Mitchell: What Proposition 88 does is instead of just funding the actual facilities, it funds what actually goes into the classrooms.

The measure would help pay for class-size reduction programs, instructional materials, and school safety measures in schools across the state. Here’s how it would work: California property owners would be taxed $50 for each piece of property they own. The measure would be written into the California Constitution, making it a permanent tax. Mitchell says that ensures the money would be protected. 

Mitchell: This money is sequestered away from all that politics. And this money will be spent specifically on these matters. That’s why it's in the Constitution. And it cannot be amended by the Legislature. They cannot decide in five years that, hey wait, now we want to spend this money on a different project.

The tax would generate an estimated $450 million. The money would go directly to local schools and school districts.

But Prop. 88 opponents say it would set a dangerous precedent in California. Critics say the measure exploits a loophole in Prop. 13. The 30-year-old measure requires a two-thirds vote to approve any local property tax. Prop. 88 requires only a simple majority.

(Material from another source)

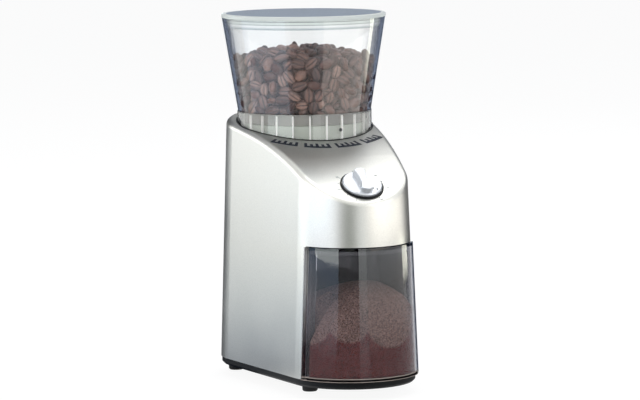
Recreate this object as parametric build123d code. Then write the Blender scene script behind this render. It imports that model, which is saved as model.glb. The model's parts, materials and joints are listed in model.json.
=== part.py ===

San Diego County Taxpayers Association president Lani Lutar says Prop. 88 would encourage special interests to pass more and even bigger state property taxes to fund specific cases.

Lutar: That’s what so troubling about the measure. Another provision which is of concern in this measure --if these programs are found to be ineffective, there’s no sunset period and the tax will continue.

The California PTA and the California School Boards Association are opposing Prop. 88. But not because they object to the Prop. 13 loophole. These education groups say $450 million is not enough to pay for class-size reduction programs, textbooks and new school safety measures at all schools. That’s something the Legislative Analyst Jennifer Kuhn points out. She says it would take at least $470 million to support the programs, and that cost would most likely go up each year.

Kuhn: The proposition is silent on to how it would be adjusted over time. So without subsequent action it would remain a $50 flat rate.

Kuhn says the programs would have to be scaled back because there will not be enough money to cover the costs. Prop. 88 would be the first statewide property tax since 1910 if voters approve the measure.

While some California educators are lukewarm on Prop. 88, one measure they are all rallying behind is Prop. 1-D – the $10 billion state school bond measure. If approved, the money would help school districts repair, modernize and build new facilities over the next two years. The measure is part of a larger infrastructure package to rebuild California. Although critics object to putting California further in debt. Ana Tintocalis, KPBS News.